Synthesis and self-assembly of block copolymers with precisely controlled flory-huggins interaction parameter

Abstract

Directed self-assembly (DSA) of block copolymers (BCP) has garnered much attention due to its well-defined periodic nanostructures of spherical, cylindrical, and lamellar morphologies with a period of 5 - 50 nm. In particular, DSA can provide multiple advantages of high resolution, scalability, and cost-effectiveness, thus it considered as a practical approach to manufacture various semiconductor devices and next-generation information storage media. However, there exist only few BCPs with a high Flory-Huggins interaction parameter ($\chi$) can provide sub-10 nm resolution, high pattern quality, and sufficient etch selectivity. The high-$\chi$ BCPs can generate the high resolution patterns with a low line edge roughness, however, the slow chain diffusion of BCPs results in a prolonged assembly time. Therefore, the $\chi$ of BCP is a main factor to determine the characteristics of self-assembly. To generate well-aligned nano structures within 10 nm dimeter, we synthesize BCPs with a precisely controlled $\chi$ value by diverse organic chemistry and polymer synthesis methods.
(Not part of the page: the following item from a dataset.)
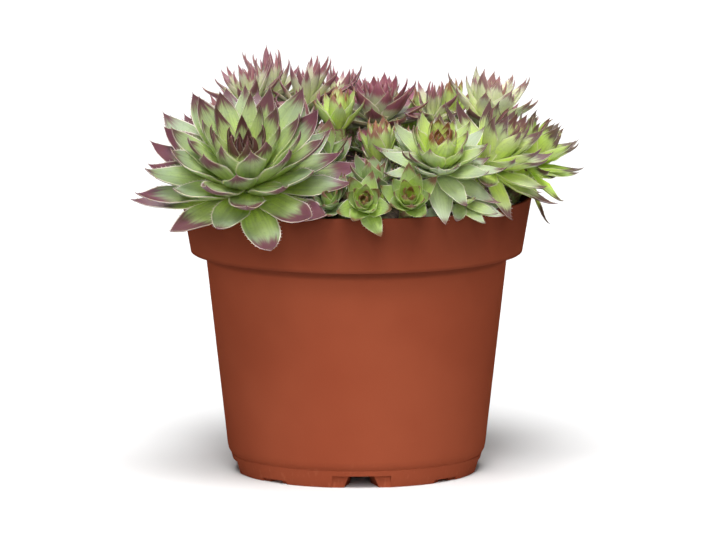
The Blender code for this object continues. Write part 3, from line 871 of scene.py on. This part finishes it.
class Rosette:
    """One plant: where its crown is, how it leans, and what its leaves are like."""

    def __init__(self, number, row):
        self.name, x, y, z, lean_x, lean_y, self.length, solid_count = row[:8]
        rise, curl, self.breadth, self.look = row[8:]
        self.habit = HABITS[HABIT_OF[self.look]]
        self.rise, self.curl = math.radians(rise - self.habit["droop"]), math.radians(curl)
        self.crown = Vector((x, y, z))
        self.axis = Vector((math.tan(math.radians(lean_x)), math.tan(math.radians(lean_y)), 1)).normalized()
        self.across = self.axis.cross(Vector((0, 1, 0))).normalized()
        self.along = self.axis.cross(self.across)
        self.turn = number * PLANT_TURN
        self.chance = random.Random(number + SEED)
        self.core = CROWN[0] + self.length * CROWN[1]
        self.count = round(solid_count * self.habit["more"])
        self.leaves = []

    def outwards(self, angle):
        """The direction away from the axis at an angle round it."""
        return self.across * math.cos(angle) + self.along * math.sin(angle)

    def stations(self):
        """Centres and radii of stem and crown, from the foot in the soil to the heart."""
        foot = Vector((self.crown.x * ROOT_PULL, self.crown.y * ROOT_PULL, 0))
        ground = soil_at(foot.x + self.core + PAST_HOLE, foot.y)
        foot.z = (ground.z if ground else SOIL_GUESS) - STEM_DEPTH
        heart = self.crown + self.axis * self.length * HEART_SHARE
        return [(foot, self.core * FOOT_WIDTH), (self.crown, self.core), (heart, self.core * HEART_WIDTH)]

    def stem_at(self, z):
        """Where the middle of the stem is at a height."""
        foot = self.stations()[0][0]
        return foot.lerp(self.crown, (z - foot.z) / (self.crown.z - foot.z))

    def stalk(self, grow=0.0, sides=5):
        """Points and faces of stem and crown."""
        points = []
        for centre, radius in self.stations():
            for i in range(sides):
                points.append(centre + self.outwards(math.tau * i / sides) * (radius + grow))
        top = tuple(range(2 * sides, 3 * sides))
        return points, [*tube_faces(3, sides), tuple(reversed(range(sides))), top]


rosettes = [Rosette(number, row) for number, row in enumerate(ROSETTES)]
print("crowns from", min(r.crown.z for r in rosettes), "to", max(r.crown.z for r in rosettes), "mm up")

# %% [markdown]
# No leaf is quite like its neighbour. Chance turns, shortens and rolls each a little, margins are wavy, and
# the oldest leaves of a plant wither, brown and shrunken, under the others. Drawing such leaves one by one
# would never end, so each is the model leaf carried to its own rib, with its own amounts of all this.

# %% A leaf and its chances
GOLDEN_ANGLE = math.radians(137.508)
# What chance does at an unruliness of 1: how far it turns, lifts and rolls a leaf, what it takes off the
# length and adds to it, and how far it sways the point
CHANCE_TURN = math.radians(6)
CHANCE_RISE = math.radians(5)
CHANCE_ROLL = math.radians(12)
CHANCE_SHORT = 0.12
CHANCE_LONG = 0.06
CHANCE_SWAY = 0.04
# How steep the heart's leaves are, and how steep the end of any leaf may be, in degrees
HEART_RISE = 80
UPRIGHT = 89
# How far from the axis a root is, as a share of the crown's radius, and what the heart's leaves lose of it
ROOT_RING = (0.5, 0.7)
# A leaf's thickness: its least, and what is added as a share of the rosette's leaf length
THICK = (0.5, 0.048)
# Leaves wither on rosettes between these lengths, in this outermost share, when their shade is over this
WITHERING = (15.0, 30.0, 0.10, 0.75)
# What withering leaves of the width, the length and the thickness, and how much more it rolls a leaf
SHRUNK = (0.55, 0.8, 0.7, 3)


class Leaf:
    """One leaf: where it leaves the crown, how it rises and curls, and its own sizes."""

    def __init__(self, rosette, number):
        self.inward = inward = number / rosette.count
        chance, habit = rosette.chance, rosette.habit
        outer, inner, inner_from = habit["outlines"]
        self.outline = chance.choice(inner if inward >= inner_from else outer)
        wild = habit["unruly"]

        def stray(most):
            """A chance amount, either way."""
            return chance.uniform(-wild, wild) * most

        self.out = rosette.outwards(number * GOLDEN_ANGLE + rosette.turn + stray(CHANCE_TURN))
        self.up = rosette.axis
        self.side = self.up.cross(self.out)
        ring = rosette.core * ROOT_RING[0] * (1 - ROOT_RING[1] * inward)
        self.root = rosette.crown + self.up * rosette.length * habit["climb"] * inward + self.out * ring
        self.length = rosette.length * self.left_of(habit["length_loss"], habit["late"])
        self.length *= chance.uniform(1 - CHANCE_SHORT * wild, 1 + CHANCE_LONG)
        self.rise = rosette.rise + (math.radians(HEART_RISE) - rosette.rise) * inward ** habit["rise_power"]
        self.rise += stray(CHANCE_RISE)
        upright = math.radians(UPRIGHT + habit["closing"] * inward)
        self.curl = min(rosette.curl * (habit["curl"][0] + habit["curl"][1] * inward), upright - self.rise)
        self.width = rosette.length * rosette.breadth * self.left_of(habit["width_loss"], habit["late"])
        self.width *= habit["fuller"]
        self.thick = THICK[0] + rosette.length * THICK[1]
        self.cup = habit["cup"][0] + habit["cup"][1] * inward
        self.roll = stray(CHANCE_ROLL)
        self.sway = stray(CHANCE_SWAY)
        self.shade = chance.random()
        shortest, longest, outermost, luck = WITHERING
        self.withered = shortest < rosette.length < longest and inward < outermost and self.shade > luck
        if self.withered:
            self.width *= SHRUNK[0]
            self.length *= SHRUNK[1]
            self.thick *= SHRUNK[2]
            self.roll *= SHRUNK[3]

    def left_of(self, loss, late):
        """What a loss, even and late, leaves of the size towards the heart."""
        return 1 - loss[0] * self.inward - loss[1] * self.inward**late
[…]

The BCPs consist of poly(dimethylsiloxane) as one block and poly(2-vinylpyridne), poly(4-vinylpyridne) and poly(isoprene) as other blocks. The $\chi$ value of synthesized BCPs is calculated by small angle X-ray scattering (SAXS) measurement and Libler’s mean field theory. Furthermore, we study that the effect of $\chi$ value on self-assembled pattern quality via the synthesized BCPs. We expect that these diverse BCPs would enable to open the possibility of DSA for future applications.